La tendance à la fragmentation est avérée pour les Etats, et s'accélère. Il y avait 53 pays indépendants en 1914, 74 en 1945, 197 aujourd'hui, sans compter ceux qui ne sont pas reconnus. Les séparatismes se multiplient, en Europe et ailleurs. Mais elle ne se limite pas aux nations. L'avantage de la grande taille diminue pour les entreprises. Les Google, Apple et autres ont des effectifs faibles en comparaison des grandes entreprises des années 50-60. Les fusions d'entreprises, le plus souvent, sont des échecs. Les armées de grande taille ne parviennent pas à tenir des territoires qui il y a un siècle étaient de petites parties d'empires bien plus vastes.

La fragmentation s'opère aussi à l'intérieur de nos sociétés. La ségrégation géographique, la séparation physique des gens entre groupes qui ne se côtoient jamais, est bien documentée. Des auteurs d'opinions très différentes, comme Robert Putnam ou Charles Murray ont décrit la séparation en cours dans la société américaine, entre une Amérique aisée, urbaine, idéologiquement progressiste, et une Amérique plus rurale, conservatrice, dont le mode de vie est drastiquement bouleversé par les évolutions économiques et sociales actuelles - la disparition des emplois de classe moyenne, l'affaiblissement de la famille, entre autres. Cette séparation en groupes sociaux homogènes est amplifiée par les nouvelles technologies, comme les réseaux sociaux qui amplifient la capacité des personnes à s'isoler entre personnes aux idées de plus en plus proches.

1%

Il faut se méfier de la tentation d'analyser l'élection américaine à partir de grandes tendances et de lames de fond. Comme le rappelle Nate Silver, il aurait suffi qu'1% de l'électorat américain vote Clinton plutôt que Trump pour changer totalement le résultat. Les mêmes commentateurs qui aujourd'hui vous expliquent doctement qu'ils avaient prévu que Trump serait élu, que l'Amérique est sexiste et raciste, les démocrates pas assez à gauche, qu'ils auraient dû écouter les clameurs de la classe moyenne blanche victime de la mondialisation, que les médias sont complètement à côté de la plaque, seraient en train de vous expliquer que la démocratie américaine a tenu, que les américains sont enfin prêts à être dirigés par une femme et deviennent toujours plus progressistes, que les républicains sont à l'agonie, anéantis par le populisme de Trump. Les seuls commentaires valables sont ceux qui le seraient restés avec un résultat final contraire. Lorsqu'une élection est aussi serrée, peu de choses peuvent faire une grosse différence, dans un sens comme dans l'autre.

Deux leçons

Mais deux choses ressortent de cette campagne et de son résultat. Le premier c'est le caractère déterminant de la fragmentation géographique du pays, entre zones côtières prospères et progressistes et intérieur du pays plus conservateur. Cette élection a été écrite en terme de eux contre nous, et Trump était un candidat singulièrement adapté à cette narration. Mais une élection de Clinton n'aurait pas changé cette séparation profonde. Et cette question n'a pas fini de se poser. Combien de temps la Californie acceptera-t-elle d'être dirigée de manière si contraire aux aspirations de la majorité de sa population? Si Clinton avait gagné, comment cela aurait-il été supporté au Texas? La perspective de sécession de régions du pays peut sembler loufoque, mais ce n'est pas comme si c'était la première fois. Les discours sur la sécession n'ont pas fini de se faire entendre et les liens entre Trump et les partisans du Brexit devraient faire méditer. En attendant, cette séparation détruit les institutions qui reposent sur un consensus minimal autour du respect des règles explicites et implicites.
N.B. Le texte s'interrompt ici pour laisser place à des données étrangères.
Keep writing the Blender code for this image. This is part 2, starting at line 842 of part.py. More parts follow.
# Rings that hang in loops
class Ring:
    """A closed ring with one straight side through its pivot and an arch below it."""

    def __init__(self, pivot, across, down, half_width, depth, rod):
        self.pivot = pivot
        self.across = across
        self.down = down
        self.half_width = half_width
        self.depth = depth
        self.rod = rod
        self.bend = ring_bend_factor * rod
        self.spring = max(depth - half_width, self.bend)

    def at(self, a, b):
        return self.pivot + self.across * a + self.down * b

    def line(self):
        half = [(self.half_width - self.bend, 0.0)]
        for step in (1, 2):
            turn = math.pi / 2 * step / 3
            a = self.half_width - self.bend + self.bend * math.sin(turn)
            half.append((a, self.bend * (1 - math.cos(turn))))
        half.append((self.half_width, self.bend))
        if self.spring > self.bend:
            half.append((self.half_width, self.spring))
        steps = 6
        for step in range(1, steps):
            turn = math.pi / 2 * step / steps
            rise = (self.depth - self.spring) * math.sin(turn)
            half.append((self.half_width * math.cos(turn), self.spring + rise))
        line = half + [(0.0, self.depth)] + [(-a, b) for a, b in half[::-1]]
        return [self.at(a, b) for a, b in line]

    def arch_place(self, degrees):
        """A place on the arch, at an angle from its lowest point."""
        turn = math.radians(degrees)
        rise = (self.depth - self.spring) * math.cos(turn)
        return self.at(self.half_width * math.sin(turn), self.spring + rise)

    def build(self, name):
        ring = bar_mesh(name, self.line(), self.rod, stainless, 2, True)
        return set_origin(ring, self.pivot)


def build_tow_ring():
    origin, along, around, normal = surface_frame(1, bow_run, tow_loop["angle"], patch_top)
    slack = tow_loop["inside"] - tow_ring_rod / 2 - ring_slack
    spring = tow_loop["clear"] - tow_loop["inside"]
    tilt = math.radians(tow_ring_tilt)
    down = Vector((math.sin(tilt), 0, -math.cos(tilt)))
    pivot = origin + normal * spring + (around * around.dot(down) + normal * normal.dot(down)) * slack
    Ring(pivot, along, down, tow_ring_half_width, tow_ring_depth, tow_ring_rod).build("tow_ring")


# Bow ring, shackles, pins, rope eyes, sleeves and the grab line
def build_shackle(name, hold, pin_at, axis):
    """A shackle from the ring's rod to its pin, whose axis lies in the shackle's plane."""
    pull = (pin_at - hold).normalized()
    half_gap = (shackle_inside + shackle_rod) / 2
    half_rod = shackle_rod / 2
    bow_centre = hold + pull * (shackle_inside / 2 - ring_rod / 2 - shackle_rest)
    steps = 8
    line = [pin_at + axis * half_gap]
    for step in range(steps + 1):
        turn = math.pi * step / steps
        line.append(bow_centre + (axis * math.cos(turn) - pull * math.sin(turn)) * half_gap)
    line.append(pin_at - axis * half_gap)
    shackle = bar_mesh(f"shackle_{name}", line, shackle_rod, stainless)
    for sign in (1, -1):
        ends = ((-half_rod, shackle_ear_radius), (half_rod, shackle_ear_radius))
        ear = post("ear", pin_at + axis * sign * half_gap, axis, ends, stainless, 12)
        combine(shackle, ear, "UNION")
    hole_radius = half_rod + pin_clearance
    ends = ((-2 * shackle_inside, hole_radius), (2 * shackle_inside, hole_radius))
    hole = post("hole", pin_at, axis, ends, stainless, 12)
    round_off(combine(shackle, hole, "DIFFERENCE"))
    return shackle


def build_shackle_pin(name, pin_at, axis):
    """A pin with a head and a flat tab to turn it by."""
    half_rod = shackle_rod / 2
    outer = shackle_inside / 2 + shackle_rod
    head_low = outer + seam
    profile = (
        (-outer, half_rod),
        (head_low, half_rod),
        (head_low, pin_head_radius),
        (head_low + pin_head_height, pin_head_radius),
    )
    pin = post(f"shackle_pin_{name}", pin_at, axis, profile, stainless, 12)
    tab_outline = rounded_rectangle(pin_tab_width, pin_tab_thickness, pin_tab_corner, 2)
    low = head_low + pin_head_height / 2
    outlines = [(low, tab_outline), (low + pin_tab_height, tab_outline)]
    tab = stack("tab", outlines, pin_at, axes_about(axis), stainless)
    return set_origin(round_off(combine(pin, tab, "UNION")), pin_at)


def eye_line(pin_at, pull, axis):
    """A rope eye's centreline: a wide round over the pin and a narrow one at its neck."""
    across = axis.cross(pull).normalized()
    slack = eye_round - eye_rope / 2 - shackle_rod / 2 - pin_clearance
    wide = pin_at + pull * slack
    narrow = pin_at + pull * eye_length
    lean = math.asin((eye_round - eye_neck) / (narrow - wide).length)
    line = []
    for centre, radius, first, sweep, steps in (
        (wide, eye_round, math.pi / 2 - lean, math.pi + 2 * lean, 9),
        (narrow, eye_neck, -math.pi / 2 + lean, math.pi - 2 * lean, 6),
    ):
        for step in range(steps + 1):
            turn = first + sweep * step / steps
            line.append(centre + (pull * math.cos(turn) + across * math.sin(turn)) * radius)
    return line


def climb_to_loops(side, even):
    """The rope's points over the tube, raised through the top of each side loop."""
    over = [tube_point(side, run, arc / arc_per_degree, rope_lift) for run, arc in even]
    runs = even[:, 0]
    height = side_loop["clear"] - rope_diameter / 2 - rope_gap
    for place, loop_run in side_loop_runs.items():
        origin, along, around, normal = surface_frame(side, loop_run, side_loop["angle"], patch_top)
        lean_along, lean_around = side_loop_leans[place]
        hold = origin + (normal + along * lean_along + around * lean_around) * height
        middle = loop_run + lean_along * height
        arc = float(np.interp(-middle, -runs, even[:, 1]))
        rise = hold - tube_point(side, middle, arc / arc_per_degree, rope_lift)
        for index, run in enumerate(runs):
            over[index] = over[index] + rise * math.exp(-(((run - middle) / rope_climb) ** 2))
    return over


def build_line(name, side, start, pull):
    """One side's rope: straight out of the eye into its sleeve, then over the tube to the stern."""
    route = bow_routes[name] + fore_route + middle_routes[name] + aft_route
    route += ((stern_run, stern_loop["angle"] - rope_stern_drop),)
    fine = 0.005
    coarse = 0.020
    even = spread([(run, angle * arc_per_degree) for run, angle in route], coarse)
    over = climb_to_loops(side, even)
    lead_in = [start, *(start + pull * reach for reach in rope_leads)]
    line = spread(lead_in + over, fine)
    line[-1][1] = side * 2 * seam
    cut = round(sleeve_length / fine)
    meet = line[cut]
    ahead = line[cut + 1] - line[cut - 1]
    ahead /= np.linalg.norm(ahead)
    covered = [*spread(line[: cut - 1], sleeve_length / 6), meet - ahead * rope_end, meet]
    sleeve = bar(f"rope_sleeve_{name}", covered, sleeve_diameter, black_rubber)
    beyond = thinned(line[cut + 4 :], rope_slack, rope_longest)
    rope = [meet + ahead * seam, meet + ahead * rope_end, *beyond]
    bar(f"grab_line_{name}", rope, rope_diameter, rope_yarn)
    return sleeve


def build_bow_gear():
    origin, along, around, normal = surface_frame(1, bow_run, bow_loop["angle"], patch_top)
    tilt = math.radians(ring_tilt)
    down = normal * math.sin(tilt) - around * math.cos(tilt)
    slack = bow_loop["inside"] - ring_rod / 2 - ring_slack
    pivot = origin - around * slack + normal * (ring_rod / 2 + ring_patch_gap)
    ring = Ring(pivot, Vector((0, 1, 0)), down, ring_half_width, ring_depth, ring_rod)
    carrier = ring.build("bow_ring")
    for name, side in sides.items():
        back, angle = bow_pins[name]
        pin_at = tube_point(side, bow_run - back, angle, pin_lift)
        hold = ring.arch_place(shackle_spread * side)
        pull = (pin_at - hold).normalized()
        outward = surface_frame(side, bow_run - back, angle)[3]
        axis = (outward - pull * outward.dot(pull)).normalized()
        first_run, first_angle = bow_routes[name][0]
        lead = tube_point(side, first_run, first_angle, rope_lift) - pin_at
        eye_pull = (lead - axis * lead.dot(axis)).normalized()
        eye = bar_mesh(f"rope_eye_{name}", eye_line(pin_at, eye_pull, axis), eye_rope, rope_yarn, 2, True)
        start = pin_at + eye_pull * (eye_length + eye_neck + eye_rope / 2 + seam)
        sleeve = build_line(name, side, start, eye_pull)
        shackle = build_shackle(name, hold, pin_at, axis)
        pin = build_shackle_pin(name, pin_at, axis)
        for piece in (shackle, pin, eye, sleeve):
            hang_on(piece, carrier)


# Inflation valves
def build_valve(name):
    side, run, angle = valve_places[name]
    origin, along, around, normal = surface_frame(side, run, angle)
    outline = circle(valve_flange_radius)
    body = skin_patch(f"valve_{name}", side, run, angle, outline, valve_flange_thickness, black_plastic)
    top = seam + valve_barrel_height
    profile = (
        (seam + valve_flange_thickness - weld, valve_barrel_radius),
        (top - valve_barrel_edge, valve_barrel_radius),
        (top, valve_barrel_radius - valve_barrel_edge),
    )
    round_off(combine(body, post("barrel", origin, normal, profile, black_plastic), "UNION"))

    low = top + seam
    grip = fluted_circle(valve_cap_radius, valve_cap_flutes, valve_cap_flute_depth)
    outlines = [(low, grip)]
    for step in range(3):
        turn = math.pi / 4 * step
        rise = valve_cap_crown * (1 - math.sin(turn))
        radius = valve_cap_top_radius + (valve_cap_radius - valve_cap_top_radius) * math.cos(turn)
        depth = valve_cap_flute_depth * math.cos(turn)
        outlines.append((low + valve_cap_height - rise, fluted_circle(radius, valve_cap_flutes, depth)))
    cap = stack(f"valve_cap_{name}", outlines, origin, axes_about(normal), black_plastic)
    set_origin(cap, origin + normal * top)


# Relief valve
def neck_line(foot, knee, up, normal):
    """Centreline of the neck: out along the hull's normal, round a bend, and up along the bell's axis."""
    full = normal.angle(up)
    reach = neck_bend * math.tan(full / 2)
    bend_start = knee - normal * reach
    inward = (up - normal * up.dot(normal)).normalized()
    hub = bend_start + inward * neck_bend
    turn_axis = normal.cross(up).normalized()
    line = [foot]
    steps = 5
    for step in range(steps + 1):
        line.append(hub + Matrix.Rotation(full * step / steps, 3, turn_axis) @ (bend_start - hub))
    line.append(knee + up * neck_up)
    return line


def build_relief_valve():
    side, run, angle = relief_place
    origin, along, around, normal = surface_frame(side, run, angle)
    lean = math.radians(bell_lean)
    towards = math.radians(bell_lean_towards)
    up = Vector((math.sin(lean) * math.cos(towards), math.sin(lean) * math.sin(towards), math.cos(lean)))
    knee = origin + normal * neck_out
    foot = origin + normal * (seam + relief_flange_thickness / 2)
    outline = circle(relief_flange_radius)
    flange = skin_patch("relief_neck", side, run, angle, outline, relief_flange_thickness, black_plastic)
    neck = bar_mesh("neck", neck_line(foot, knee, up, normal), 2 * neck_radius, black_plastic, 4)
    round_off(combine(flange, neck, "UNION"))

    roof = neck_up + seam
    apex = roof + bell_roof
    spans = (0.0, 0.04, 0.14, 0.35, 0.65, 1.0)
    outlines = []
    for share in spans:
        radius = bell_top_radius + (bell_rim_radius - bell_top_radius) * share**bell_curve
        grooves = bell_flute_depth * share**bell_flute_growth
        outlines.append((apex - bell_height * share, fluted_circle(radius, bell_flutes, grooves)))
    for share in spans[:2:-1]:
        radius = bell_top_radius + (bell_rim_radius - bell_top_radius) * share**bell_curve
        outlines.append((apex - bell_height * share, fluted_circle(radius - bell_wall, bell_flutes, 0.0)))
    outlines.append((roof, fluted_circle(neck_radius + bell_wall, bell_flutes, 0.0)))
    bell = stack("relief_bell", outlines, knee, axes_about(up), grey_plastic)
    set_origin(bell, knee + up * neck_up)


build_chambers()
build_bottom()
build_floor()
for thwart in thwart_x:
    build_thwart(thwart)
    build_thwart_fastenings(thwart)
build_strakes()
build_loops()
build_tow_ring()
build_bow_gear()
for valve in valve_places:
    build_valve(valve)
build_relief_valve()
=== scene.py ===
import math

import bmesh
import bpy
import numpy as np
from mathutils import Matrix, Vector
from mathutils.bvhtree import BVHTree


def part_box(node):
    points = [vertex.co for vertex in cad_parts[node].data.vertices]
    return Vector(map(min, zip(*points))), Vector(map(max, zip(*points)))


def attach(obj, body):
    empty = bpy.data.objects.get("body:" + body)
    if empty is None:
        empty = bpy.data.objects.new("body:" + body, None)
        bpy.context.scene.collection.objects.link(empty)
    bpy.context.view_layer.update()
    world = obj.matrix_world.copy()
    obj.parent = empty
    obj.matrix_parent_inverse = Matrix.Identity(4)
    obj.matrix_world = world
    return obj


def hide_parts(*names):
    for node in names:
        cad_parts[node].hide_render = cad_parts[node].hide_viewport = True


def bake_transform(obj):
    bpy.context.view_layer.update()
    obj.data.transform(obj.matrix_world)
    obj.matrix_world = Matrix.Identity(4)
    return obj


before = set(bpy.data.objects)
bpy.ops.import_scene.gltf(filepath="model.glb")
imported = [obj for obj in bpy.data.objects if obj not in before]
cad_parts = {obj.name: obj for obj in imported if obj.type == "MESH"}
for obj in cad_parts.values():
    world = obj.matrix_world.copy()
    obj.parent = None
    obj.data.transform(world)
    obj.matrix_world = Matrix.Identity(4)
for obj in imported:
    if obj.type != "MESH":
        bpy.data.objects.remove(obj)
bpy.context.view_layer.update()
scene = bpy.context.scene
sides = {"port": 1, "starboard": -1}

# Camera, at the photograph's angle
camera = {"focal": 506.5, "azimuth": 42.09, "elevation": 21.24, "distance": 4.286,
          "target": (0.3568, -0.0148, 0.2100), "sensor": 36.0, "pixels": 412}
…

La seconde leçon, c'est que les partis politiques de gouvernement comme le rappelle John Kay, aux USA comme ailleurs, n'ont pas pris la mesure de cette fragmentation. Ils ont été conçus comme des coalitions autour des thématiques de la guerre froide. A droite, tous les opposants au communisme pour différentes raisons : conservateurs sociaux, religieux, libéraux économiques, riches et mouvements patronaux découvrent de plus en plus qu'ils n'ont pas grand chose en commun les uns avec les autres. A gauche, les partis politiques issus de la social-démocratie, autrefois assis sur le syndicalisme, sont de plus en plus dépendants de minorités et s'attachent à des préoccupations d'une bourgeoisie urbaine - écologie, discriminations - peu attrayantes pour leur électorat traditionnel.
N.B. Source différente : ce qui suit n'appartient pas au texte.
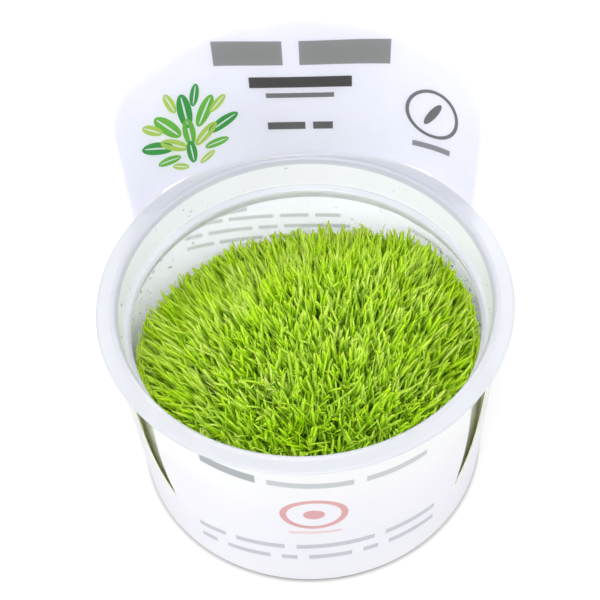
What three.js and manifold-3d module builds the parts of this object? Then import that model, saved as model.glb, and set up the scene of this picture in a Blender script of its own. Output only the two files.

Les partis qui progressent sont les nationalistes et les populistes, parce que leur récit "eux contre nous" fait sens alors que les fragmentations se multiplient. Le problème pour eux vient de ce que ces mêmes forces qui les rapprochent du pouvoir dissolvent les nations qu'ils prétendent défendre.

En tout cas, il faut lever le malentendu sur lequel nous nous appuyons. Nous ne sommes pas tant dans une ère de mondialisation, de victoire de l'économie de marché et du cosmopolitisme, qu'il faut gérer et réguler, que dans une ère de fragmentations multiples.